What the exercise asks ▸ Output exactly the lines from the first one down to the line containing "flange_fillet_r = 0.5; // [0.2:0.05:1]", inclusive.

Supplied material ▸
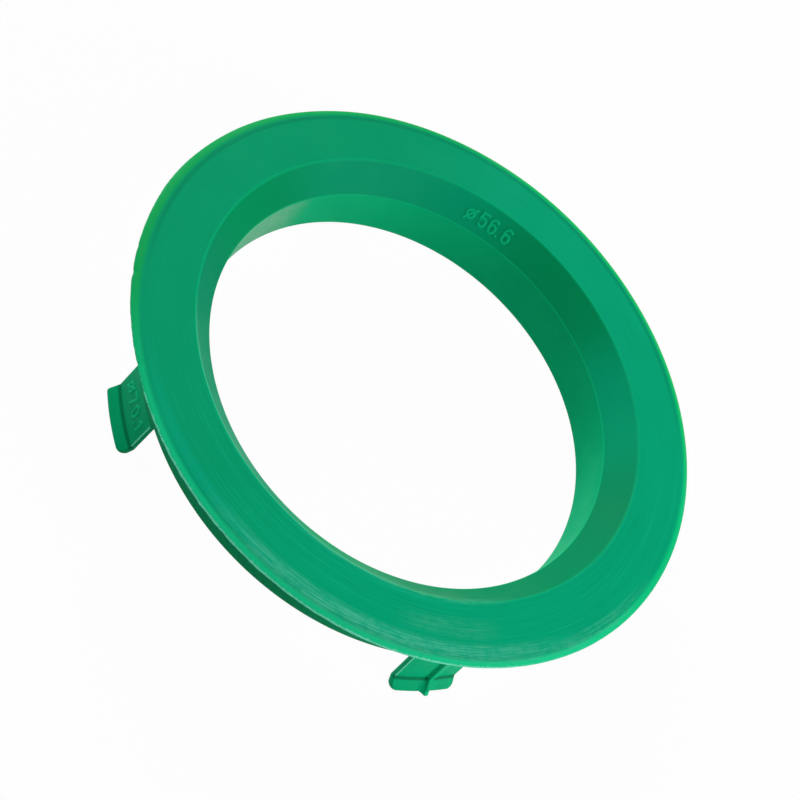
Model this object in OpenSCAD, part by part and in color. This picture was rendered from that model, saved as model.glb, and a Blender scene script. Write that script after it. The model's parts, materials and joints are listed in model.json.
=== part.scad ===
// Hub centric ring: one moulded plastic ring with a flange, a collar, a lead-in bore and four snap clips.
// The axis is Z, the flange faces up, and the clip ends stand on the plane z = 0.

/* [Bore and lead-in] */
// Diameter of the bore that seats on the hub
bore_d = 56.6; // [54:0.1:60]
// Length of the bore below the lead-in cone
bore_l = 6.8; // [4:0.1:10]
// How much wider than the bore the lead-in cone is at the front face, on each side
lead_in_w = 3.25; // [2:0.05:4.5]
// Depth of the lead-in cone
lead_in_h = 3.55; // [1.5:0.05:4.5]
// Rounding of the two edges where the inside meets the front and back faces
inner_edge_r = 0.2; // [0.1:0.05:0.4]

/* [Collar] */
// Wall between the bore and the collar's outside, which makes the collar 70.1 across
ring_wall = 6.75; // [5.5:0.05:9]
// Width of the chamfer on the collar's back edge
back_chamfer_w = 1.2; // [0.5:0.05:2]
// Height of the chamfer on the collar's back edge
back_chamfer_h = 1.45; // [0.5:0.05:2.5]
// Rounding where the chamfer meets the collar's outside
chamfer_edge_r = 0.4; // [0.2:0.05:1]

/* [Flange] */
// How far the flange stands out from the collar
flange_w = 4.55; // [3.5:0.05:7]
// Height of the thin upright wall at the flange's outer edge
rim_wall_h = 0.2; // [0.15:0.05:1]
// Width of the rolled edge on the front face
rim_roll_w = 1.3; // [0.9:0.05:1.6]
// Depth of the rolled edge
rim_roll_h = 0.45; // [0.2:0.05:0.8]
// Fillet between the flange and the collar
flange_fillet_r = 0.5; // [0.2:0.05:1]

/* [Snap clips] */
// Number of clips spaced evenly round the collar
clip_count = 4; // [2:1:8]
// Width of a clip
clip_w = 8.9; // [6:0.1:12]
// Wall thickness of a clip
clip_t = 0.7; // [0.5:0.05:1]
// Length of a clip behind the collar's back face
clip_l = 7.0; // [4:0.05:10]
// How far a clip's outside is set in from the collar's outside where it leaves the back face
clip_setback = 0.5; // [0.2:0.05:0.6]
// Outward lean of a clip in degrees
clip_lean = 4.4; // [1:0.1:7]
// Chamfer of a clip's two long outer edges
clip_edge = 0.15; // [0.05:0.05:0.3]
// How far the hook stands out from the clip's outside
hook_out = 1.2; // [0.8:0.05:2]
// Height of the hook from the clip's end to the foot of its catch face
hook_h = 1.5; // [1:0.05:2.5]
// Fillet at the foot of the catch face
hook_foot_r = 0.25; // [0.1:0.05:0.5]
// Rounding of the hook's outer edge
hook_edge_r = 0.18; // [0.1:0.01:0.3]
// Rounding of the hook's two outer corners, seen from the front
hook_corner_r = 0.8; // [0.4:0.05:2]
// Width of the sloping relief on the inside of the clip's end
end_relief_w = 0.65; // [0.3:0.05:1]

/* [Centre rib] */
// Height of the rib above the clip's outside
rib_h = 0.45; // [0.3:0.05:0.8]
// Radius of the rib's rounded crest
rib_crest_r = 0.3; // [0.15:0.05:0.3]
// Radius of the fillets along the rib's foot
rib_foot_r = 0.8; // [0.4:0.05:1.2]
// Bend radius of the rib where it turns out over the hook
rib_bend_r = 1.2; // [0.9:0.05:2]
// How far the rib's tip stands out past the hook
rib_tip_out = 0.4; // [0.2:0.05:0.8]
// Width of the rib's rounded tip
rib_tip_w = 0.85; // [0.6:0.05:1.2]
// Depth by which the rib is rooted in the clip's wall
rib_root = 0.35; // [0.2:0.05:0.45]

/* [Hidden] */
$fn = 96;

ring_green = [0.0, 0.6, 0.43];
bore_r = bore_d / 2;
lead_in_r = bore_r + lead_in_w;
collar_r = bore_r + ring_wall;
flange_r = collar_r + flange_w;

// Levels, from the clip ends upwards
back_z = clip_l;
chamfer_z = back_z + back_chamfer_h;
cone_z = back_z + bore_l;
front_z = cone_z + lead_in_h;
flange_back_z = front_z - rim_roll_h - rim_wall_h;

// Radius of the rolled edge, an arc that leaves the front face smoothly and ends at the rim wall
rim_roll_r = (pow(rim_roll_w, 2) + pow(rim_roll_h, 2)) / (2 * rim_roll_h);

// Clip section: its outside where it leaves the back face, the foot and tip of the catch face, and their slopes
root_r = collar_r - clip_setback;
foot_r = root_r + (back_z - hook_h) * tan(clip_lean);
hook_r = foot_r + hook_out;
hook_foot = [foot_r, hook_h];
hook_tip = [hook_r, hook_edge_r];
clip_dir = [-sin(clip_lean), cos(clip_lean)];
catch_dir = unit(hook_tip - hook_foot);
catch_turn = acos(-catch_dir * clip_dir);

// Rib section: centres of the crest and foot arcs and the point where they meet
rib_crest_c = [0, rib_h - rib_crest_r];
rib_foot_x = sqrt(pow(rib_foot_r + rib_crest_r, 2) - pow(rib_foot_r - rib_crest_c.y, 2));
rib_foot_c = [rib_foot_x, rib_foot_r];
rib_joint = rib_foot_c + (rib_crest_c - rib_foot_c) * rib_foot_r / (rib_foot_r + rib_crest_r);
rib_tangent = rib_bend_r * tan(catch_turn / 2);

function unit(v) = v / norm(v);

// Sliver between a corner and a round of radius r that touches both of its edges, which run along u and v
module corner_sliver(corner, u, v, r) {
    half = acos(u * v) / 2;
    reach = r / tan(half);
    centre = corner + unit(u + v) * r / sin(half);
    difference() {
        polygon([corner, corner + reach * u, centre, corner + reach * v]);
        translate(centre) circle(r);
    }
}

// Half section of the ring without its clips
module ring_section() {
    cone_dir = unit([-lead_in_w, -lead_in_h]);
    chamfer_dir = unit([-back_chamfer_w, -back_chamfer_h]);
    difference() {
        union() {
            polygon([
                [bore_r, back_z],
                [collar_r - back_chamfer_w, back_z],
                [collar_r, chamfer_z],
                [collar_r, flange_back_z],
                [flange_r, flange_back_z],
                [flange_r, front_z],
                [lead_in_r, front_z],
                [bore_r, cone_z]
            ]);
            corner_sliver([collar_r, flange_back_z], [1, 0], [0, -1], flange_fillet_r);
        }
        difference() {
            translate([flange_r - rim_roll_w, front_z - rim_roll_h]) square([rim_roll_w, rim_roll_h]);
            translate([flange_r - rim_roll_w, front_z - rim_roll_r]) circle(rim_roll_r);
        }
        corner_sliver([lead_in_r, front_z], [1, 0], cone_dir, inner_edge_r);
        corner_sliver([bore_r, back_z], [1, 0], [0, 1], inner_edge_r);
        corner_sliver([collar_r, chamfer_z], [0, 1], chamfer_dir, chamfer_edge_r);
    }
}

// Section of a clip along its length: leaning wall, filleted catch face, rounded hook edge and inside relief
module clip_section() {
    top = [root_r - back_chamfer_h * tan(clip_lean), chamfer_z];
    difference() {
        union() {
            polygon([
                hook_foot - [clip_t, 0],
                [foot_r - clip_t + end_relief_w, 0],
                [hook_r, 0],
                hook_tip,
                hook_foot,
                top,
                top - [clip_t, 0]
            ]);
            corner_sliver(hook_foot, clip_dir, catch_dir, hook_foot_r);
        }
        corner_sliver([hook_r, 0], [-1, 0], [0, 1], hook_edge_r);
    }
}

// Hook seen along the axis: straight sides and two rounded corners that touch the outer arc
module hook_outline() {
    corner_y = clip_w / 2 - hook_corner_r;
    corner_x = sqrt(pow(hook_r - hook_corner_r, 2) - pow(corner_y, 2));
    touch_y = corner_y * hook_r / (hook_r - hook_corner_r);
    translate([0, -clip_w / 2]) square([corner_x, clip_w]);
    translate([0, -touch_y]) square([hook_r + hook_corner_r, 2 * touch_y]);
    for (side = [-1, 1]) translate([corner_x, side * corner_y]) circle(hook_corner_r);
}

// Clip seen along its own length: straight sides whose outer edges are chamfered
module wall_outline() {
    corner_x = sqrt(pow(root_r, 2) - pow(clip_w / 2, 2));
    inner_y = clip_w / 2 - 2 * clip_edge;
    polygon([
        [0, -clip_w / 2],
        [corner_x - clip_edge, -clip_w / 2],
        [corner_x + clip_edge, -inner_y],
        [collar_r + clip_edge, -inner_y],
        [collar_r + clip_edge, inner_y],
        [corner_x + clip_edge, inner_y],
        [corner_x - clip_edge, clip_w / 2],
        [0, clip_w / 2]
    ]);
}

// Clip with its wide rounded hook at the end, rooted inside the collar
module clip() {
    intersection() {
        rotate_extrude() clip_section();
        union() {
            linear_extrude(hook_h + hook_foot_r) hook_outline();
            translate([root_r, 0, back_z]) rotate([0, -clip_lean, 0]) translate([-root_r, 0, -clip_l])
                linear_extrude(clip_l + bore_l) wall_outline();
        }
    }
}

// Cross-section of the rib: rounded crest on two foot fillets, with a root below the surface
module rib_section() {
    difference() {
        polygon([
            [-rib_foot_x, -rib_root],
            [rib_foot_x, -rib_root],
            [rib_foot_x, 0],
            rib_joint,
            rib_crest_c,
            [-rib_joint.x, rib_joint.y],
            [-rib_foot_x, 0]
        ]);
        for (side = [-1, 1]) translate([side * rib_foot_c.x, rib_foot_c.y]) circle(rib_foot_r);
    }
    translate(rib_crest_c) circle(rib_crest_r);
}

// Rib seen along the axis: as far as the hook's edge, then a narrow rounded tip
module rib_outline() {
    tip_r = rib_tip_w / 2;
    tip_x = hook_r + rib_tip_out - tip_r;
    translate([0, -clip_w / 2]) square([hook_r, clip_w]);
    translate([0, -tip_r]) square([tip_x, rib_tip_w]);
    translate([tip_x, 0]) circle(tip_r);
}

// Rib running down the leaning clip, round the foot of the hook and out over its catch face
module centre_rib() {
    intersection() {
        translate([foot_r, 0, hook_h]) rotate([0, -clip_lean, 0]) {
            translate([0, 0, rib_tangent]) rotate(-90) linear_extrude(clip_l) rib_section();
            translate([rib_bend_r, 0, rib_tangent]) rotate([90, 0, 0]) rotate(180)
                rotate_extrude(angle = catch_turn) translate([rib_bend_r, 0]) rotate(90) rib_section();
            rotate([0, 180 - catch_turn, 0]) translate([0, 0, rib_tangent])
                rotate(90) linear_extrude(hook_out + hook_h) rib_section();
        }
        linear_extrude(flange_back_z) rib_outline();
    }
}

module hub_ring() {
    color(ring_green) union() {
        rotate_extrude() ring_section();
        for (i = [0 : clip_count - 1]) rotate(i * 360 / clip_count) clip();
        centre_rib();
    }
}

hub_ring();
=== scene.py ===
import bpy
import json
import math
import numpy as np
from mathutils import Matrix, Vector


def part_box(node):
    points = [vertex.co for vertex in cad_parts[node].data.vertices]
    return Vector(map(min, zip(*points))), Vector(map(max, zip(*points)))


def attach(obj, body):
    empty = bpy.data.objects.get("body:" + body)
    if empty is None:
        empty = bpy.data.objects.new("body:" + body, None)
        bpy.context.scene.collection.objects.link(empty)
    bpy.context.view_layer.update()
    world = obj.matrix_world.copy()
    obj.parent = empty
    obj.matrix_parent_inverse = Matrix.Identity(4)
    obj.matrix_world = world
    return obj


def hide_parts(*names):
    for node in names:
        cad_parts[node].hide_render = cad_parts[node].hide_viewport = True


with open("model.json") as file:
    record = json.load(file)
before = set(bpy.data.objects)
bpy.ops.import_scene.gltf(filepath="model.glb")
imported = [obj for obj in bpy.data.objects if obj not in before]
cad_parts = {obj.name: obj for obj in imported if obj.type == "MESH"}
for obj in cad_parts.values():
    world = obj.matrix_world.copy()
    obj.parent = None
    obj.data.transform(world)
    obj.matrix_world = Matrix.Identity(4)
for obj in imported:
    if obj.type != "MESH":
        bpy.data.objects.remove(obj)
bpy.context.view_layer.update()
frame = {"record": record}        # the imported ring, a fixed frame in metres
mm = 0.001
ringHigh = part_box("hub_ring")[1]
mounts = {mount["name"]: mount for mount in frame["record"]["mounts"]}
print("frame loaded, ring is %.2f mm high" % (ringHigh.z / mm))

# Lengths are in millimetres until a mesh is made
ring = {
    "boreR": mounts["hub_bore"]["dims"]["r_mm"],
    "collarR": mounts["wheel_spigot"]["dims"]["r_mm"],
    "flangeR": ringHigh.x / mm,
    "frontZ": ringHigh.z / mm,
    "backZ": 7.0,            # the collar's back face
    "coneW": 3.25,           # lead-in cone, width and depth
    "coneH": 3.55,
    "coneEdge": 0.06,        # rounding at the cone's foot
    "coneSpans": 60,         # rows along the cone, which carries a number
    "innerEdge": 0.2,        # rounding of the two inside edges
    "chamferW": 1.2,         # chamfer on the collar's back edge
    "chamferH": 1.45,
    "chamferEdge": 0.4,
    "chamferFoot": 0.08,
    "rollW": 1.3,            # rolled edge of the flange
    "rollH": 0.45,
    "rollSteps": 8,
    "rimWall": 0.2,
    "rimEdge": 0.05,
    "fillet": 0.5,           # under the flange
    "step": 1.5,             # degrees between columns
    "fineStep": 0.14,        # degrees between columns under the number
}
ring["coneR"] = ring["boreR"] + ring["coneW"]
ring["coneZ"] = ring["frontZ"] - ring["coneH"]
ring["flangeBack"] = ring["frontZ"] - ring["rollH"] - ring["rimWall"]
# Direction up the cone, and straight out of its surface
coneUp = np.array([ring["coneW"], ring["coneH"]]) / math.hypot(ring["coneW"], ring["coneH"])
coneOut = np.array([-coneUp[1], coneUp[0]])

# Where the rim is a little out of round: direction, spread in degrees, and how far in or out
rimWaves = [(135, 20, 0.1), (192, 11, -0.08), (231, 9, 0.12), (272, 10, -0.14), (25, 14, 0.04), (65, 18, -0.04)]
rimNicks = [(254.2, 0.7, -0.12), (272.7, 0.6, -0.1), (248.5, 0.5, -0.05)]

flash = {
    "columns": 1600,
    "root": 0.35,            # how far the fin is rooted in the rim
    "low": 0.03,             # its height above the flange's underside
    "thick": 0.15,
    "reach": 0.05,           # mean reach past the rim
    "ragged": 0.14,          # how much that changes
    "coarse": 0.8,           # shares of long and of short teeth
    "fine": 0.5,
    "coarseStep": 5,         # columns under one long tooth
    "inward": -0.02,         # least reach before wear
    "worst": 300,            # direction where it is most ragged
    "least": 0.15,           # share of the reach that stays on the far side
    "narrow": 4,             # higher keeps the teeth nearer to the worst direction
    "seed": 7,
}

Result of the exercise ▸
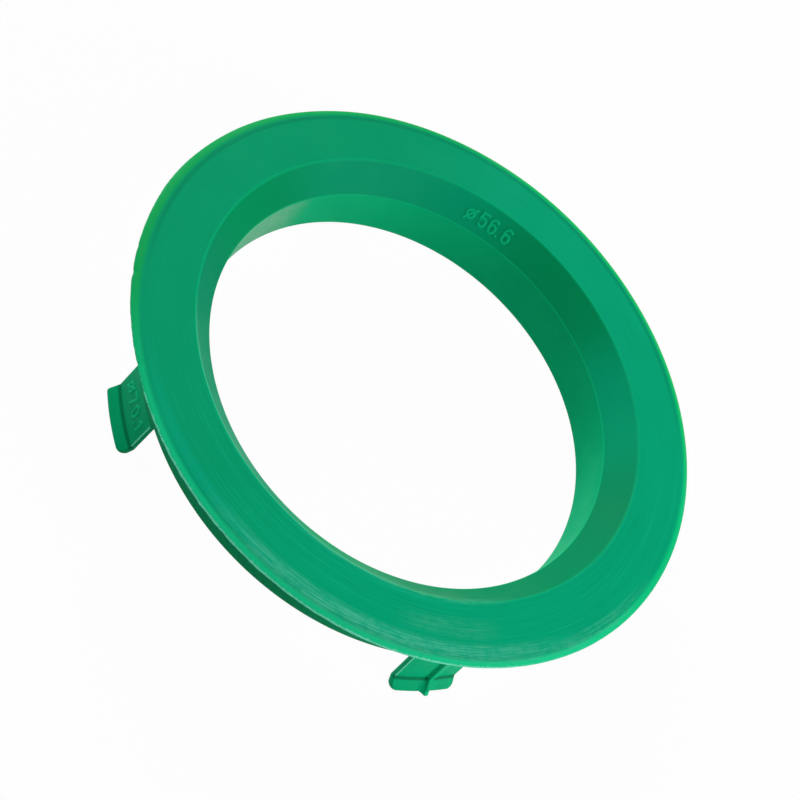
Model this object in OpenSCAD, part by part and in color. This picture was rendered from that model, saved as model.glb, and a Blender scene script. Write that script after it. The model's parts, materials and joints are listed in model.json.
=== part.scad ===
// Hub centric ring: one moulded plastic ring with a flange, a collar, a lead-in bore and four snap clips.
// The axis is Z, the flange faces up, and the clip ends stand on the plane z = 0.

/* [Bore and lead-in] */
// Diameter of the bore that seats on the hub
bore_d = 56.6; // [54:0.1:60]
// Length of the bore below the lead-in cone
bore_l = 6.8; // [4:0.1:10]
// How much wider than the bore the lead-in cone is at the front face, on each side
lead_in_w = 3.25; // [2:0.05:4.5]
// Depth of the lead-in cone
lead_in_h = 3.55; // [1.5:0.05:4.5]
// Rounding of the two edges where the inside meets the front and back faces
inner_edge_r = 0.2; // [0.1:0.05:0.4]

/* [Collar] */
// Wall between the bore and the collar's outside, which makes the collar 70.1 across
ring_wall = 6.75; // [5.5:0.05:9]
// Width of the chamfer on the collar's back edge
back_chamfer_w = 1.2; // [0.5:0.05:2]
// Height of the chamfer on the collar's back edge
back_chamfer_h = 1.45; // [0.5:0.05:2.5]
// Rounding where the chamfer meets the collar's outside
chamfer_edge_r = 0.4; // [0.2:0.05:1]

/* [Flange] */
// How far the flange stands out from the collar
flange_w = 4.55; // [3.5:0.05:7]
// Height of the thin upright wall at the flange's outer edge
rim_wall_h = 0.2; // [0.15:0.05:1]
// Width of the rolled edge on the front face
rim_roll_w = 1.3; // [0.9:0.05:1.6]
// Depth of the rolled edge
rim_roll_h = 0.45; // [0.2:0.05:0.8]
// Fillet between the flange and the collar
flange_fillet_r = 0.5; // [0.2:0.05:1]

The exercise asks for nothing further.